─── DATA EXTRACT
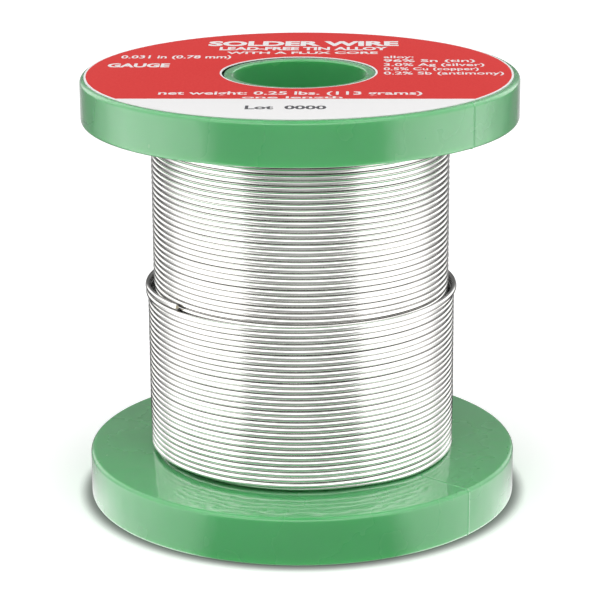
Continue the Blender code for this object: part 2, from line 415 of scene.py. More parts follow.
# %% Ribs
RIB_COUNT = 4
RIB_THICKNESS = 1.2 * MM
RIB_SETBACK = 0.3 * MM
RIB_SINK = 0.4 * MM
RIB_ROUND = 0.12 * MM
RIB_FIRST_ANGLE = math.radians(45)


def rib(number):
    """A flat outline in (r, z) given a thickness: P = r * e_r + z * e_z + side * thickness / 2 * e_a."""
    low, high = RIB_SETBACK, SPOOL_HEIGHT - RIB_SETBACK
    low_web = LOWER_FLANGE - FLANGE_WEB + RIB_SINK
    high_web = SPOOL_HEIGHT - UPPER_FLANGE + FLANGE_WEB - RIB_SINK
    inner, outer, barrel = HUB_RADIUS - RIB_SINK, RIM_INSIDE + RIB_SINK, BARREL_INSIDE + RIB_SINK
    web_low, web_high = (SPOOL_HEIGHT - MIDDLE_WEB) / 2 + RIB_SINK, (SPOOL_HEIGHT + MIDDLE_WEB) / 2 - RIB_SINK
    sides = {
        "lower": (
            [inner, outer, outer, barrel, barrel, inner],
            [low, low, low_web, low_web, web_low, web_low],
        ),
        "upper": (
            [inner, barrel, barrel, outer, outer, inner],
            [web_high, web_high, high_web, high_web, high, high],
        ),
    }
    angle = RIB_FIRST_ANGLE + number * math.tau / RIB_COUNT
    along = np.array([math.cos(angle), math.sin(angle), 0.0])
    across = np.array([-math.sin(angle), math.cos(angle), 0.0]) * RIB_THICKNESS / 2
    for side, (r, z) in sides.items():
        r, z = np.array(r), np.array(z)
        flat = r[:, None] * along + z[:, None] * np.array([0.0, 0.0, 1.0])
        points = np.concatenate([flat - across, flat + across])
        count = len(r)
        j = np.arange(count)
        walls = np.stack([j, j + count, (j + 1) % count + count, (j + 1) % count], axis=-1)
        front, back = np.arange(count)[None], np.arange(count, 2 * count)[None, ::-1]
        made = mesh_object(f"rib_{side}_{number + 1}", points, [walls, front, back], plastic)
        bevel = made.modifiers.new("edges", "BEVEL")
        bevel.width = RIB_ROUND
        bevel.segments = 2
        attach(made, "spool")


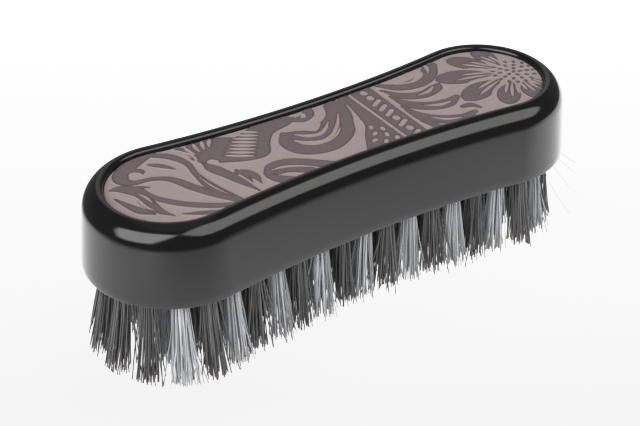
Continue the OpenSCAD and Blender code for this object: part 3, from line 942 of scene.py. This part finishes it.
# bends of the tone curve: light in the scene, where TONE_WHITE is the most, and light in the picture
TONE_WHITE = 2.4
TONES = ((0.25, 0.25), (0.5, 0.5), (0.65, 0.642), (0.82, 0.765), (1.04, 0.86), (1.4, 0.925), (1.9, 0.96),
         (TONE_WHITE, 0.99))


def set_tones():
    """True tones up to the middle greys and a soft shoulder for what is brighter than paper white."""
    view = bpy.context.scene.view_settings
    view.view_transform = "Standard"
    view.use_curve_mapping = True
    curves = view.curve_mapping
    curves.white_level = (TONE_WHITE, TONE_WHITE, TONE_WHITE)
    combined = curves.curves[3]
    for light, shown in TONES[:-1]:
        combined.points.new(light / TONE_WHITE, shown)
    combined.points[-1].location = (1.0, TONES[-1][1])
    curves.update()


# ---------- put together ----------

def keep(node, material):
    """A CAD node that stays as it is, in a material of its own."""
    obj = frame["nodes"][node]
    obj.data.materials.clear()
    obj.data.materials.append(material)
    obj.data.shade_smooth()
    obj.data.set_sharp_from_angle(angle=math.radians(35))


def slot_of(node):
    """Material slot of a CAD node."""
    return next(p["material_slot"] for p in frame["record"]["subparts"] if p["node"] == node)


def stand_for(piece, node):
    """piece shows in place of a CAD node, which is hidden, and moves with the root body."""
    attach(piece, "root")
    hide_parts(node)


def build():
    stand_for(handle(gloss_black()), "handle_shell")
    stand_for(inlay(inlay_surface()), "inlay_panel")
    shades = {
        "bristle_dark": filament("filament_dark", (0.018, 0.018, 0.019), (0.15, 0.15, 0.152),
                                 (0.085, 0.072, 0.066), (0.06, 0.044, 0.04)),
        "bristle_light": filament("filament_light", (0.22, 0.235, 0.25), (0.72, 0.745, 0.78),
                                  (0.5, 0.5, 0.49), (0.42, 0.42, 0.42)),
    }
    for row in range(1, ROWS + 1):
        node = f"tuft_row_{row:02d}"
        stand_for(tuft_row(row, shades[slot_of(node)]), node)
    brass = drawn_brass()
    for row in range(1, ROWS + 1):
        keep(f"anchor_row_{row:02d}", brass)
    keep("bristle_block", moulded_black())
    keep("adhesive_sheet", adhesive_film())
    keep("cover_screws", plated_steel())


set_tones()
build()
add_camera()
add_floor()
add_lights()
──────
▶ INSTRUCTIONS TO FOLLOW
Copy exactly the lines that run from the first line of the data to the line containing "RIB_FIRST_ANGLE = math.radians(45)", please, with both ends included and nothing else.

▶ RESULT OF THE TASK
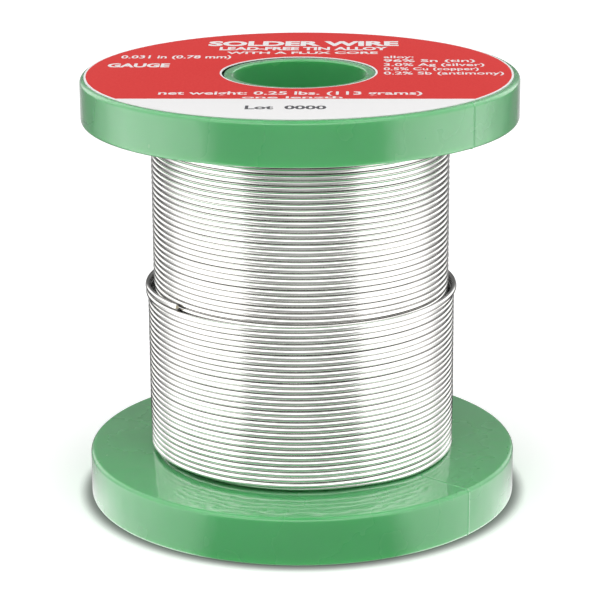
Continue the Blender code for this object: part 2, from line 415 of scene.py. More parts follow.
# %% Ribs
RIB_COUNT = 4
RIB_THICKNESS = 1.2 * MM
RIB_SETBACK = 0.3 * MM
RIB_SINK = 0.4 * MM
RIB_ROUND = 0.12 * MM
RIB_FIRST_ANGLE = math.radians(45)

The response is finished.